From about 18 months to 3 years of age, your child starts to develop their qualities of self-control, autonomy, and language. You can assist your child in developing these skills by reading to them and allowing them to make decisions for themselves, they may even begin to use the word, “No.” At this age, allow your child to try doing things on their own, like brushing their teeth, washing their hands, and picking up toys. Encourage them to repeat words and name objects like animals, colors, and numbers.
From ages 3 to 5, your child develops a sense of responsibility for their body and behavior. Exploring the world around them, this is often the first time your child starts to interact with the world outside your home. Encouraging growth during this stage may require you to enroll your child in activities like sports or preschool so they have an opportunity to start interacting with peers. You can also develop their sense of accountability by rewarding your child for completing certain tasks around the house such as cleaning up after playtime, brushing their teeth, making their bed, and finishing a meal before leaving the table.
During this stage the child, aged 6 to 12 years old, is now consistently in school and developing relationships with those outside the home. The school age stage is key to the development of self-confidence and industry. At this point, your child should be allowed to dress themselves and choose which activities they would like to participate in outside of school. Instruments, sports and other social activities can play a large role in developing your child’s self-confidence..
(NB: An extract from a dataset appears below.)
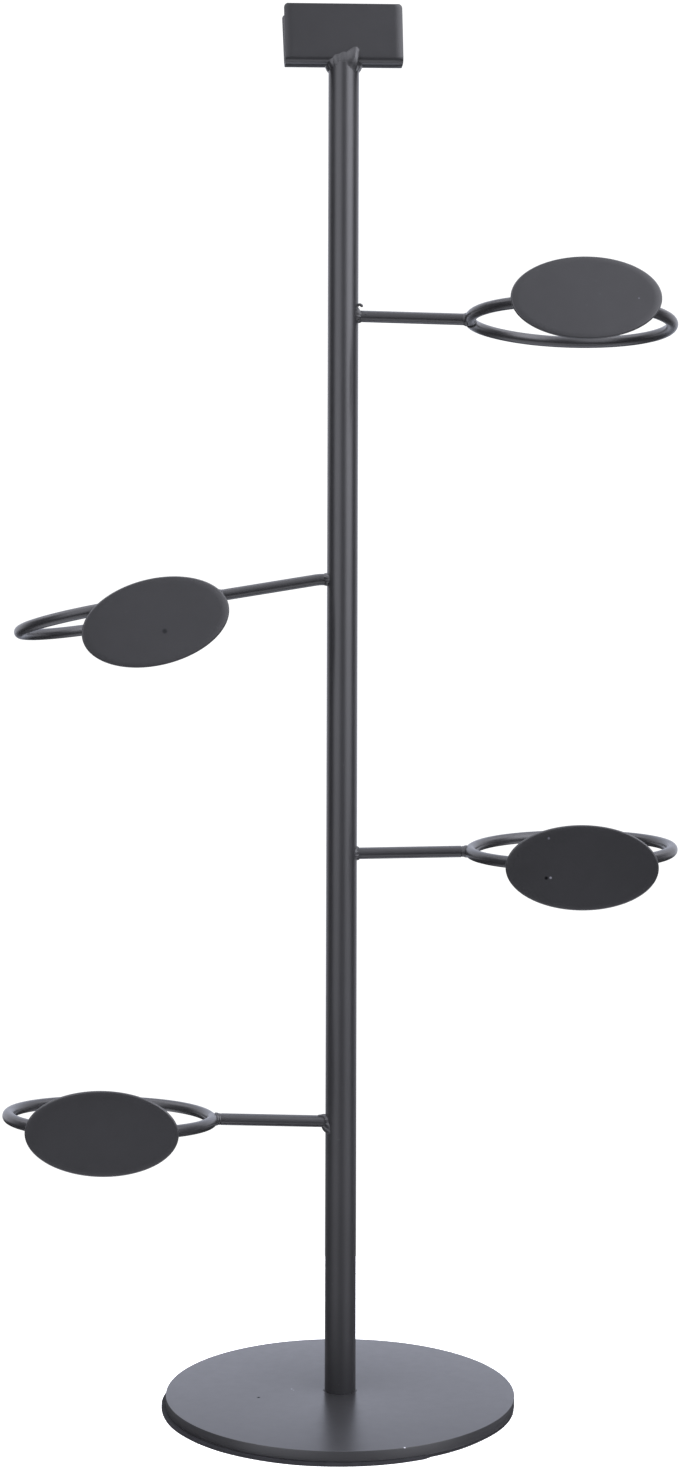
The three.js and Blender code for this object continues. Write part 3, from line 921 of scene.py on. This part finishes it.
def wrap_on_channel(x, unfolded):
    """A point on the outside of the channel: across by x, and along the strip's own outside from the
    middle of the floor, first flat, then round the fold's arc, then up the wall."""
    flat = CHANNEL_HALF - outer_bend
    past = np.clip(np.abs(unfolded) - flat, 0, None)
    last = np.where(unfolded > 0, np.pi / 2 - back_lean(), np.pi / 2)
    angle = np.clip(past / outer_bend, 0, last)
    climb = np.clip(past - outer_bend * last, 0, None)
    sideways = np.minimum(np.abs(unfolded), flat) + outer_bend * np.sin(angle) + climb * np.cos(last)
    depth = np.sign(unfolded) * sideways
    height = outer_bend * (1 - np.cos(angle)) + climb * np.sin(last)
    point = channel_foot + x[:, None] * channel_x + depth[:, None] * channel_y + height[:, None] * channel_z
    outward = np.cos(angle)[:, None] * -channel_z + (np.sign(unfolded) * np.sin(angle))[:, None] * channel_y
    return point, outward


def top_bead():
    """A bead round the tube's top. Its angle is 0 on the right and -90 at the front, and its styles
    are how far it spreads on the channel, drops down the tube and swells between them, in mm."""
    angle = np.linspace(0, 2 * np.pi, TOP_BEAD_ROWS, endpoint=False)
    wave = ripples(angle, 2 * np.pi * POST_RADIUS)
    wobble = unsteady(angle, TOP_BEAD_SEED, TOP_BEAD_WAVES)
    spread = (0.45 + 0.25 * wobble + lumps(angle, TOP_STYLE_CHANNEL)) * (1 + 0.02 * wave) * MM
    drop = (1.0 + 0.3 * wobble + lumps(angle, TOP_STYLE_POST)) * (1 + 0.02 * wave) * MM
    ray = np.cos(angle)[:, None] * channel_x + np.sin(angle)[:, None] * channel_y
    reach = POST_RADIUS + spread
    toe_channel, outward = wrap_on_channel(reach * np.cos(angle), reach * np.sin(angle))
    level = unit(ray[:, :2])
    toe_height = (channel_foot[2] - drop)[:, None]
    toe_post = np.concatenate([level * (POST_RADIUS - TOE_SINK), toe_height], axis=1)
    crown_way = unit(outward + np.concatenate([level, np.zeros((len(angle), 1))], axis=1))
    crown = (0.2 + 0.03 * wave + 0.08 * wobble + lumps(angle, TOP_STYLE_CROWN)) * MM
    below = np.full((len(angle), 1), POST_TOP - POST_EDGE_ROUND - TOE_SINK)
    inside = np.concatenate([level * (POST_RADIUS - BEAD_ROOT - 2 * TOE_SINK), below], axis=1)
    mesh = bead_mesh("top_bead", toe_channel, toe_post, crown[:, None] * crown_way, inside, feather=1.5)
    return finished_piece("top_bead", [mesh], "sign_channel_weld")


top_bead_piece = top_bead()

# %% [markdown]
# ## Materials
# A small function adds a node with its settings and its links, and another turns a hex colour into
# the linear values that Blender works in.

# %% Material helpers
def linear(hex_colour):
    """sRGB hex to linear: c / 12.92 below 0.04045, ((c + 0.055) / 1.055) ^ 2.4 above it."""
    parts = np.array([int(hex_colour[i:i + 2], 16) for i in (1, 3, 5)]) / 255
    values = np.where(parts <= 0.04045, parts / 12.92, ((parts + 0.055) / 1.055) ** 2.4)
    return (*values.tolist(), 1.0)


def add_node(tree, kind, inputs=None, **settings):
    """A node with its settings; each input is given a value or is linked to another node's socket."""
    node = tree.nodes.new(kind)
    for name, value in settings.items():
        setattr(node, name, value)
    for socket, value in (inputs or {}).items():
        if isinstance(value, bpy.types.NodeSocket):
            tree.links.new(value, node.inputs[socket])
        else:
            node.inputs[socket].default_value = value
    return node


def new_material(name):
    """An empty material with its output, the object's coordinates in metres, and its tree."""
    material = bpy.data.materials.new(name)
    material.use_nodes = True
    tree = material.node_tree
    tree.nodes.clear()
    output = add_node(tree, "ShaderNodeOutputMaterial")
    place = add_node(tree, "ShaderNodeTexCoord").outputs["Object"]
    return material, tree, output, place


def per_metre(millimetres):
    """A pattern's scale for features of that size."""
    return 1 / (millimetres * MM)


def put_on(material, pieces):
    for piece in pieces:
        piece.data.materials.clear()
        piece.data.materials.append(material)
    print(material.name, "on", len(pieces), "pieces")


# %% [markdown]
# ### Satin black powder coat
# The steel is coated with polyester powder, sprayed dry and baked until it flows. Flow is never
# perfect, so the film keeps a faint orange peel, about a millimetre from crest to crest, that makes
# the edge of every highlight waver. Here it is drawn three times as coarse, so that it shows. It is a
# plastic film, so it isn't metallic and its IOR is near 1.5. The satin sheen is a roughness near 0.3
# that varies a little, and handling leaves faint clouds and some dust that bring the colour up
# slightly. On the upright the gloss falls towards its foot, a painted shade for the dark corner there.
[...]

Your child’s psychosocial development ends with adolescence. Moving through ages 12 to 18 years, your child will develop their sense of self in preparation for adulthood. This stage is most often the hardest for parents to help support growth as you must provide a delicate balance of supervision and freedom for your child to make their own choices. To foster growth, give your child the opportunity to make decisions and live with the consequences while quietly standing by to be available when they need your guidance and support.
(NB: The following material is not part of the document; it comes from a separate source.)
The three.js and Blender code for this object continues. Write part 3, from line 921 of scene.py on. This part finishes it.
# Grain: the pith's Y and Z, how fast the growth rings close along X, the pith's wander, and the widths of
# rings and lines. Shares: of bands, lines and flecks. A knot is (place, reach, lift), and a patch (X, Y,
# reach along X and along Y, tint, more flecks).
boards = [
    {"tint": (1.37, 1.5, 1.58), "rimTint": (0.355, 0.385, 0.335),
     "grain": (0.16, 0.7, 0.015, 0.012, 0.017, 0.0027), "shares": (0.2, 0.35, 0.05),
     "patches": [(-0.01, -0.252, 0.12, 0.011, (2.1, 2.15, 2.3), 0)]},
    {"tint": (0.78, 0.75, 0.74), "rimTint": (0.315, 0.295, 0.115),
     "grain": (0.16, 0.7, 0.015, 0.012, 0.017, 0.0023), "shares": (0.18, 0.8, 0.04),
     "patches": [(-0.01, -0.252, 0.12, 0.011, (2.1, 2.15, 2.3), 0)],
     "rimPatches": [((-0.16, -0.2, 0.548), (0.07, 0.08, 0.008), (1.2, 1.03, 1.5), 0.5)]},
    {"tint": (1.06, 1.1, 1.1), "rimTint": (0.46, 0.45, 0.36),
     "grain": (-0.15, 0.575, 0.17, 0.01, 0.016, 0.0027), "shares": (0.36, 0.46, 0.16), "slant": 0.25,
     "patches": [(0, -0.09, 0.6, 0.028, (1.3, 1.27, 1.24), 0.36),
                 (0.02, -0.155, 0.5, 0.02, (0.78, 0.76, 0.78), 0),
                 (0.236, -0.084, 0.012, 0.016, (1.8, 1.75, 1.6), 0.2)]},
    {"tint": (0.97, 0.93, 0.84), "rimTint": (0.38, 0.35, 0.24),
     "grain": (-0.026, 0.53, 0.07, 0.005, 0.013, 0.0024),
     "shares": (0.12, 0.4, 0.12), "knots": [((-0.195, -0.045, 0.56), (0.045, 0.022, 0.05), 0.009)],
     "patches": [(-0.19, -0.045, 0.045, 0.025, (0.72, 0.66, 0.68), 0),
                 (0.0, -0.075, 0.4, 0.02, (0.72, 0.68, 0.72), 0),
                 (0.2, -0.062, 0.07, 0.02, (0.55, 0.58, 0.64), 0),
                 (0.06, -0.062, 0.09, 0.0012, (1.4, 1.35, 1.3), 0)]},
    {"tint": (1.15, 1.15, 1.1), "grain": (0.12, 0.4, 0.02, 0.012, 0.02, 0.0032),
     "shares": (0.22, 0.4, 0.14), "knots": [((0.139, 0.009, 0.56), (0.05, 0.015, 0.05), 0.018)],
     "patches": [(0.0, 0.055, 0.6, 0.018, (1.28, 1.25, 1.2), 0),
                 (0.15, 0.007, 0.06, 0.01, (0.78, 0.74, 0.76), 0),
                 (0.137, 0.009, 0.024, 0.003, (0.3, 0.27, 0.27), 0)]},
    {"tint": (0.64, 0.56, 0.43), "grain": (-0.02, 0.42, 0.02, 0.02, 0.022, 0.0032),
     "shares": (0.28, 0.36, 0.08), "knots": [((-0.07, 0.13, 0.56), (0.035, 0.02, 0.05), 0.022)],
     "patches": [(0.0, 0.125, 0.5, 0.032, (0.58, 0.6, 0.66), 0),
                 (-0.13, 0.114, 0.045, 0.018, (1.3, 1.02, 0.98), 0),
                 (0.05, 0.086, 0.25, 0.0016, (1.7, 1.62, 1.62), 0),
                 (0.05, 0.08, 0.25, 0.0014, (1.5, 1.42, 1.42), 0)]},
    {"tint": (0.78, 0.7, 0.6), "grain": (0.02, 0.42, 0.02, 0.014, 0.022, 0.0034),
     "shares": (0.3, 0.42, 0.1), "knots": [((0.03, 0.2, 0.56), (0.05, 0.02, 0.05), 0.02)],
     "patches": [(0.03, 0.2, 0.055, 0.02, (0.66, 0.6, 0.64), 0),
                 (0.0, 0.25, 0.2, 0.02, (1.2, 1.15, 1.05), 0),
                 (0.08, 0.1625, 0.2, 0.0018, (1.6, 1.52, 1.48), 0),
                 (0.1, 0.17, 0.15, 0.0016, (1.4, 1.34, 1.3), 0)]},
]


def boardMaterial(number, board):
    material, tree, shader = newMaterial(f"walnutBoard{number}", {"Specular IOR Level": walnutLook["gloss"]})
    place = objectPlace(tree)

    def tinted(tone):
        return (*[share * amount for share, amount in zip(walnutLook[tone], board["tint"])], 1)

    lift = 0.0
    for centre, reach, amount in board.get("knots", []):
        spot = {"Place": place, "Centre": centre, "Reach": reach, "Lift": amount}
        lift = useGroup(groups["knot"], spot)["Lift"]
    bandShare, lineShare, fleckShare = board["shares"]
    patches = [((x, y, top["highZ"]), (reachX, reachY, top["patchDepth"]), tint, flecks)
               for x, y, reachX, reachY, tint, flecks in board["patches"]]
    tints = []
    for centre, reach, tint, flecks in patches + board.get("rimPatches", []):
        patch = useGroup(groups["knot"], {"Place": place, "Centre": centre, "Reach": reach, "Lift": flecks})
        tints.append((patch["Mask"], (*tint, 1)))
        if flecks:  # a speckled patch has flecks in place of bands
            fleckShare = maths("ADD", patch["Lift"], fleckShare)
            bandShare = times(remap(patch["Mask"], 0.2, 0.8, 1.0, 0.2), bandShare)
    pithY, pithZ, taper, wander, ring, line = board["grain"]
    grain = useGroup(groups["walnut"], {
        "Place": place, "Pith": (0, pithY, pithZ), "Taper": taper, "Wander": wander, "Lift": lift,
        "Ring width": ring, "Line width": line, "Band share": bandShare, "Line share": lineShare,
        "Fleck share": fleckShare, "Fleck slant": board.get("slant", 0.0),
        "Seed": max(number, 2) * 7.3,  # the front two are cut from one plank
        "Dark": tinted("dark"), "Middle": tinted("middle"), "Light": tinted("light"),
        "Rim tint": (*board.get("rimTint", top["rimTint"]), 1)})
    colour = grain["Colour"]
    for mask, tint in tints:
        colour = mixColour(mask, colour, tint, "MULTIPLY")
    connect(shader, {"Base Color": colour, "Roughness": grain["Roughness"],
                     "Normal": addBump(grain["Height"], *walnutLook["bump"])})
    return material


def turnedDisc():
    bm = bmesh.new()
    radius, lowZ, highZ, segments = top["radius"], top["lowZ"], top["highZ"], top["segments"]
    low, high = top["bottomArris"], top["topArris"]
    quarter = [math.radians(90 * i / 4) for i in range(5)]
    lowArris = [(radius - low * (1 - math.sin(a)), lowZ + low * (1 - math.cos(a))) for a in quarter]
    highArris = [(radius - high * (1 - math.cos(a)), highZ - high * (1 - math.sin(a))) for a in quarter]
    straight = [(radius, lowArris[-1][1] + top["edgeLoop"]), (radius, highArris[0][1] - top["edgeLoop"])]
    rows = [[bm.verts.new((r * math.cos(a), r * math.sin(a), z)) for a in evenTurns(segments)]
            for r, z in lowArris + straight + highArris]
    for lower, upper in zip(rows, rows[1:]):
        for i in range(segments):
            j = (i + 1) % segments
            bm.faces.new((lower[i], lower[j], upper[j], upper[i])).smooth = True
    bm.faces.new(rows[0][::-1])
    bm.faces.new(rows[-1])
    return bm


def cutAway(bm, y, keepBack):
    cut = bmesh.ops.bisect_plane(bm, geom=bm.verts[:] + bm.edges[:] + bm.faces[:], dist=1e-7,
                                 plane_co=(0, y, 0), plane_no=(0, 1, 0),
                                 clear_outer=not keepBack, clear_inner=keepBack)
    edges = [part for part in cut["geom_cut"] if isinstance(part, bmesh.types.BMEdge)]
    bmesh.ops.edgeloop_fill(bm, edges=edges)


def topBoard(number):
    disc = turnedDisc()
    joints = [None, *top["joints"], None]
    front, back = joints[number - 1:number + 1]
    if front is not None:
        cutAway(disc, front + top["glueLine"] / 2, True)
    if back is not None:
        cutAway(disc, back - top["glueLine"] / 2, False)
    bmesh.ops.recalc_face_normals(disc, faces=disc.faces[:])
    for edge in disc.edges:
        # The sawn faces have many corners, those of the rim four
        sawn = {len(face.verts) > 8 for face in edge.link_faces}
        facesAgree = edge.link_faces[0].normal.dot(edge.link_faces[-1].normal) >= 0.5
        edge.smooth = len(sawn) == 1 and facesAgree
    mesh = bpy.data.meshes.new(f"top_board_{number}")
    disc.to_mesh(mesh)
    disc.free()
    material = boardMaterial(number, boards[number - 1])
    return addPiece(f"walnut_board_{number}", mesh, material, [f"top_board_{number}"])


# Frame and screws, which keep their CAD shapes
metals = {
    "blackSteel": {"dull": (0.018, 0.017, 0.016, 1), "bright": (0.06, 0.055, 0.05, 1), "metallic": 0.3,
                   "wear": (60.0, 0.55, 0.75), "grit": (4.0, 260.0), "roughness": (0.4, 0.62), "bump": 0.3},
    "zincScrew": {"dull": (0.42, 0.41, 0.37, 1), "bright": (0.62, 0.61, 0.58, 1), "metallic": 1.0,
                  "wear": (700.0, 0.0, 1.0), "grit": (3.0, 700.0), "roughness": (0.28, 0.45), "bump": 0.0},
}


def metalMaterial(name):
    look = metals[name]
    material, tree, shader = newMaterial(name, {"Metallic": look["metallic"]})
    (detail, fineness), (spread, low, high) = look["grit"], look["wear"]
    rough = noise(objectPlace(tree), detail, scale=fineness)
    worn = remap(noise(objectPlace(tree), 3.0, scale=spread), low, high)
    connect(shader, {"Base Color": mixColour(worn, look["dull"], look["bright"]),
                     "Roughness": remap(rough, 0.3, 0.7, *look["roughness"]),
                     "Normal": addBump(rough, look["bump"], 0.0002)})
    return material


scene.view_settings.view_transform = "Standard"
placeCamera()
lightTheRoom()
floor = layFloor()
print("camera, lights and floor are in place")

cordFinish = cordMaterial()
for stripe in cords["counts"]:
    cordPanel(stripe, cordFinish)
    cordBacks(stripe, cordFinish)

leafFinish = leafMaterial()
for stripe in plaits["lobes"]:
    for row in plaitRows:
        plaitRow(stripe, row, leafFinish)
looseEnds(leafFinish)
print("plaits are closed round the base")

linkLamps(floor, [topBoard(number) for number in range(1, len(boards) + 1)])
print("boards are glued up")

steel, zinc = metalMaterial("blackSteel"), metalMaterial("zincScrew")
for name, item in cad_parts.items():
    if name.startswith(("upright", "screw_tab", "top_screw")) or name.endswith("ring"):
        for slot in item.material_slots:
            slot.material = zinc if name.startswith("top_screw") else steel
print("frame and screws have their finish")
Helping your child to grow and develop throughout their life is a difficult job, but knowing the stages of development is an excellent start to providing what they need. Providing them with guidance and nurturing at a young age will help give them the skills to make their own decisions in later stages of growth. As they get older, listen to what your child needs and support them when they ask for your assistance. The skills you’ve helped them acquire from a young age will begin to take form in adolescence and they will know what they need.